The table below provides the estimated unit emissions (kgCO2-e per tonne of asphalt production) for each input into the Austek and the Benchmark plant.

Emissions source Scope Austek Benchmark Comment
Quarry material – production 3 2.8 3.5
Quarry material – transport 3 0.2 20.7
Other material – transport 3 2.1 0.4
Bitumen – production & transport 3 18.7 33.0 Bitumen use reduced through the use of additives, plastic and carbon char
Sand 3 0.0 0.5
Lime 3 0.0 0.0
Reclaimed Asphalt Pavement 3 0.6 0.2 Greater use of RAP avoids emissions and other environmental impacts
Plastic – binder substitute 3 0.1 0.0 Reduces bitumen use
Glass – sand substitute 3 0.3 0.0 Avoids emissions and other environmental impacts
Char – binder substitute 3 3.0 0.0
Electricity 2 2.4 2.4
Diesel combustion 1 0.0 24.1
Diesel embodied 3 0.0 3.5
TDF combustion 1 14.9 0.0 Lower fuel consumption due to higher energy density and warm mix configuration
TDF embodied 3 0.6 0.0 Embodied emissions in TDF much lower than in diesel production

Key sources used in the assessment were:

  • RSK (2009).

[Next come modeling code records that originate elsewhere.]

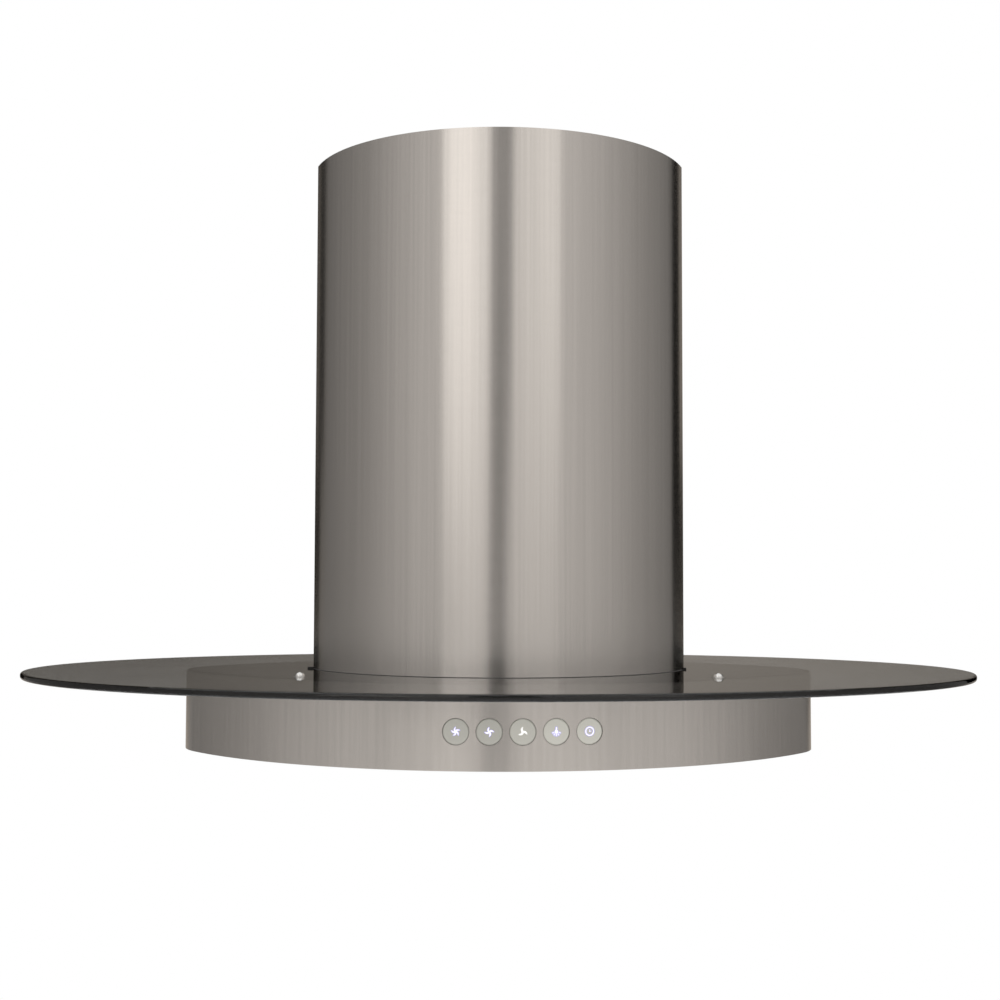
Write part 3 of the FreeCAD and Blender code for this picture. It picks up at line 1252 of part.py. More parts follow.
def curved_strip(name, start, sheet):
    """Upright strip parallel to the band's face, behind the buttons."""
    low = band_top - button_drop - holder_height / 2
    ring = cut(name + "_ring", body_oval(name + "_outer", start, low, holder_height),
               body_oval(name + "_inner", start + sheet, low - 1, holder_height + 2))
    half = button_pitch * (len(BUTTON_NAMES) - 1) / 2 + holder_margin
    window = block(name + "_window", button_group_x - half, -WIDE, low, half * 2, WIDE, holder_height)
    return overlap(name + "_strip", ring, window)


def button_holder():
    holes = []
    for label, x, y, z, turn in button_places():
        at_x, at_y = shifted(x, y, turn, holder_start - 2)
        holes.append(rod(f"{label}_guide", stem_radius + stem_play, holder_sheet + 4, at_x, at_y, z, turn))
    strip = curved_strip("holder", holder_start, holder_sheet)
    ends = []
    half = button_pitch * (len(BUTTON_NAMES) - 1) / 2 + holder_margin
    for side, word in ((-1, "left"), (1, "right")):
        ends.append(cheek(f"holder_{word}", button_group_x + side * (half - holder_sheet / 2)))
    node(cut("holder_cut", fuse("holder_blank", strip, *ends), *holes), "button_holder")


def cheek(name, x):
    """Side wall that ties the holder to the band's back face and to the board."""
    low = band_top - button_drop - holder_height / 2
    depth = switch_start + switch_length - body_sheet - sheet_play
    ring = cut(name + "_ring", body_oval(name + "_outer", body_sheet + sheet_play, low, holder_height),
               body_oval(name + "_inner", body_sheet + sheet_play + depth, low - 1, holder_height + 2))
    window = block(name + "_window", x - holder_sheet / 2, -WIDE, low, holder_sheet, WIDE, holder_height)
    return overlap(name + "_cheek", ring, window)


def switches():
    bodies = []
    for label, x, y, z, turn in button_places():
        at_x, at_y = shifted(x, y, turn, switch_start)
        depth = stem_dip + button_travel + 0.5
        section = [(stem_radius + stem_play, 0), (switch_radius, 0), (switch_radius, switch_length),
                   (0, switch_length), (0, depth), (stem_radius + stem_play, depth)]
        bodies.append(turned(f"{label}_switch", section, at_x, at_y, z, turn))
    node(group("switches_group", *bodies), "button_switches")
    node(curved_strip("board", switch_start + switch_length + board_gap, board_sheet), "control_board")


# ---------------------------------------------------------------- build, check and write

def build():
    ceiling_plate()
    upper_posts()
    post_lock_screws()
    upper_brackets()
    lower_posts()
    frame_screws()
    chimney_covers()
    chimney_seal()
    chimney_brackets()
    glass_canopy()
    glass_fixings()
    glass_pad()
    fascias()
    top_deck()
    bottom_tray()
    tray_screws()
    blower_box()
    scroll()
    inlet_rings()
    impeller()
    motor()
    outlet_collar()
    damper_pins()
    damper_flaps()
    terminal_box()
    capacitor()
    led_driver()
    lamps()
    filters()
    buttons()
    button_holder()
    switches()
    DOC.recompute()


def check():
    for item in DOC.Objects:
        if "Invalid" in item.State or "Error" in item.State:
            raise ValueError(f"{item.Label} could not be built: {item.State}")
    for item in NODES:
        if item.Shape.isNull() or not item.Shape.isValid() or not item.Shape.Solids:
            raise ValueError(f"{item.Label} has no valid shape")


def write():
    os.makedirs("parts", exist_ok=True)
    for item in NODES:
        item.Shape.exportStep(f"parts/{item.Label}.step")
        box = item.Shape.BoundBox
        print(f"{item.Label:24s} solids {len(item.Shape.Solids):2d} volume {item.Shape.Volume:12.1f} "
              f"x {box.XMin:8.2f} {box.XMax:8.2f} y {box.YMin:8.2f} {box.YMax:8.2f} "
              f"z {box.ZMin:8.2f} {box.ZMax:8.2f}")
    print(len(NODES), "nodes")


build()
check()
write()
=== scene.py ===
import json
import math

import bmesh
import bpy
from mathutils import Matrix, Vector


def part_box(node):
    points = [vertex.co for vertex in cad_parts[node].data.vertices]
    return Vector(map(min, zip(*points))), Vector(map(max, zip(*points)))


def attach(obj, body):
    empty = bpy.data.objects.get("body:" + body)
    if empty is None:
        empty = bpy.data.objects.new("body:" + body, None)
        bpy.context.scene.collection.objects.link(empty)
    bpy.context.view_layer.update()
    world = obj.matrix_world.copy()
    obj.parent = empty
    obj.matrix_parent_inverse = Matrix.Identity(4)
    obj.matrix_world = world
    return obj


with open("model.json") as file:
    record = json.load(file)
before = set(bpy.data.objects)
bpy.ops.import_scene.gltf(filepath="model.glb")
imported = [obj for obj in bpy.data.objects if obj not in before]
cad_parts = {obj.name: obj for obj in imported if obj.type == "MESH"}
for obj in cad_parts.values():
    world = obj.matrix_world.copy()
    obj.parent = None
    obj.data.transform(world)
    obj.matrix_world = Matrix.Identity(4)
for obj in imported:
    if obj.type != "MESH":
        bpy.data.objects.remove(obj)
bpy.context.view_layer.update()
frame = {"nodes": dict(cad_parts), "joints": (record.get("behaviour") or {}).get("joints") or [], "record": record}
NODES = frame["nodes"]
MM = 0.001
UP = Vector((0, 0, 1))

# ------------------------------------------------ camera and studio, metres and degrees

CAMERA_PLACE = (0.0008, -1.209, -0.3414)
CAMERA_LENS = 53.1
CAMERA_PITCH = 3.03
CAMERA_ROLL = 0.15
CAMERA_NEAR = 0.05
CAMERA_FAR = 100

WHITE = (1.0, 1.0, 1.0, 1.0)
LAMP_WHITE = (1.0, 0.965, 0.93, 1.0)
AMBIENT_LEVEL = 0.8

FLOOR_LEVEL = -2.4
FLOOR_RADIUS = 6.0
FLOOR_CORNERS = 96
FLOOR_GREY = (0.9, 0.9, 0.9, 1)
FLOOR_SHADOW_START = 2.0
FLOOR_SHADOW_END = 4.5
FLOOR_WHITE_SHARE = 0.55

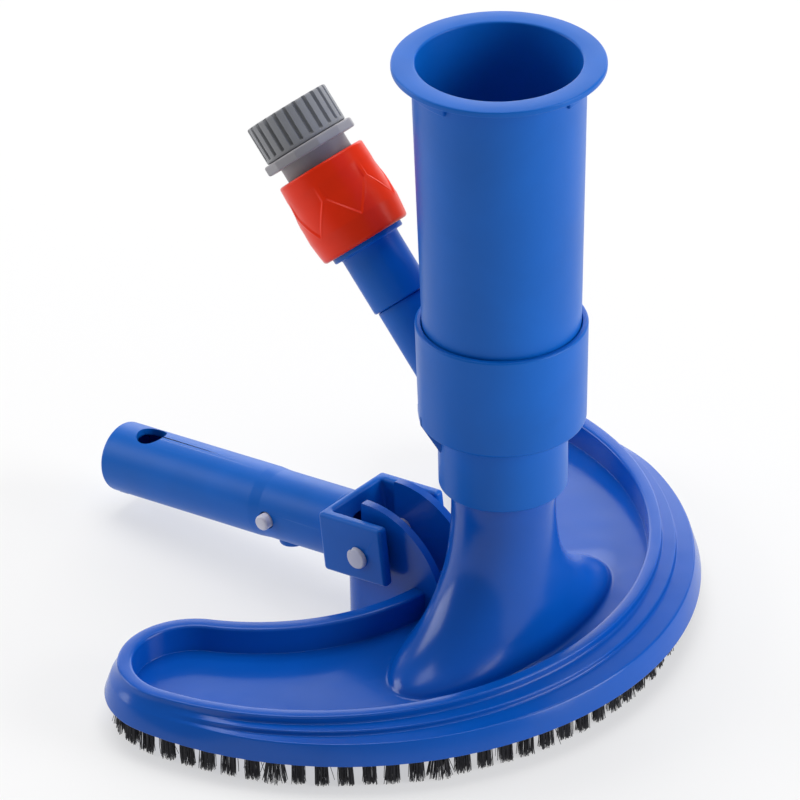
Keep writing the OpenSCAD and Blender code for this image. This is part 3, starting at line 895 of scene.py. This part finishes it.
def make_pin():
    """The pivot pin with its worn, notched head, and the cap on its far end."""
    profile = turned([(0, -20.4, 0), (4.2, -20.4, 0.9), (4.3, -18.9, 0.2), (3.5, -18.9, 0.1),
                      (3.5, 22.1, 0.5), (0, 22.1, 0)], closed=False)
    verts, faces = lathe(profile, 72, loop=False)
    worn = []
    for x, y, z in verts:
        a = math.atan2(y, x)
        dent = 1 + 0.02 * math.sin(3 * a) - 0.30 * math.exp(-((a - 2.5) / 0.20) ** 2) * (z < -18.8)
        worn.append((x * dent, y * dent, z))
    finish_piece(raw("pivot_pin_head", [moved((worn, faces), HANDLE @ ACROSS)]), "white", "handle",
                 ["pivot_pin"], sharp=50)
    cap = lathe(turned([(3.52, 18.9, 0.1), (4.3, 18.9, 0.2), (4.25, 20.4, 0.7), (3.52, 20.4, 0.2)]), 72)
    finish_piece(raw("pin_cap", [moved(cap, HANDLE @ ACROSS)]), "white", "handle", ["pin_retainer"],
                 sharp=50)


def make_buttons():
    """The two round buttons of the clip, one at each side of the tube."""
    profile = turned([(0, 8.6, 0), (4.0, 8.6, 0.2), (4.0, 9.5, 0.2), (3.0, 9.5, 0.2),
                      (3.0, 16.1, 1.0), (0, 16.1, 0)], 6, closed=False)
    stud = lathe(profile, 64, loop=False)
    for turn, side in ((-1, "left"), (1, "right")):
        place = CLIP @ Matrix.Rotation(turn * math.pi / 2, 4, "Y")
        ob = raw("button_" + side + "_stud", [moved(stud, place)])
        finish_piece(ob, "white", "clip_" + side, ["clip_button_" + side], sharp=50)


# ---------------------------------------------------------------- carried-over nodes

def dress_nodes():
    """Finishes for the CAD nodes that keep their own shape."""
    for entry in frame["record"]["subparts"]:
        ob = frame["nodes"][entry["node"]]
        mat = MATS[entry["material_slot"]]
        if not ob.material_slots:
            ob.data.materials.append(mat)
        for slot in ob.material_slots:
            slot.material = mat


make_camera()
make_light()
make_floor()
dress_nodes()
make_head()
make_fins()
make_tufts()
make_tube()
make_collar()
make_spigot()
make_connector()
make_sleeve()
make_nut()
make_handle()
make_pin()
make_buttons()
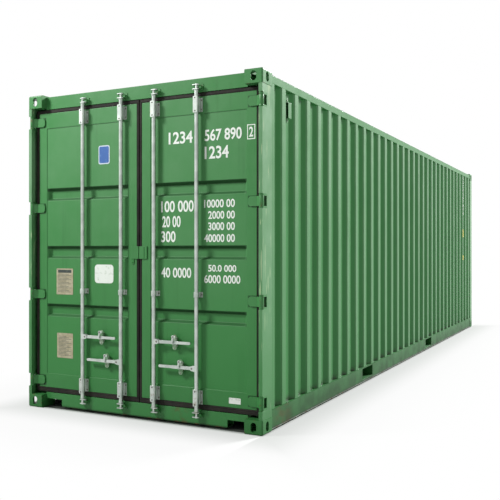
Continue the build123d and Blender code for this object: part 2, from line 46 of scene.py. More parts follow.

Synthetic fuel manufacture: Proof of Concept LCA. Australian Renewable Energy Agency (ARENA)
  • RPS Group (2019). Pearl Global Greenhouse-gas Lifecycle Emissions Assessment.
  • Meddah, M. S. (2017). Recycled aggregates in concrete production: engineering properties and environmental impact. In MATEC Web of Conferences (Vol. 101, p. 05021). EDP Sciences.
  • Gibson, S., & Strachan, P. (2011). Reducing the embodied carbon content of asphalt.
  • Masnadi, M. S. et al (2018). Global carbon intensity of crude oil production. Science, 361(6405), 851-853.
  • Warnken ISE (2016). Carbon Value Proposition: Resource Recovery using Tyre Derived Fuel (TDF).
  • Al Adday, F. (2019). Study of reducing the environmental impact of CO2 emissions of flexible pavement materials: a critical review. International Journal of Development Research, 9(04), 26883-26889.
  • Department of the Environment and Energy (2019). National Greenhouse Accounts Factors. Canberra: Commonwealth of Australia.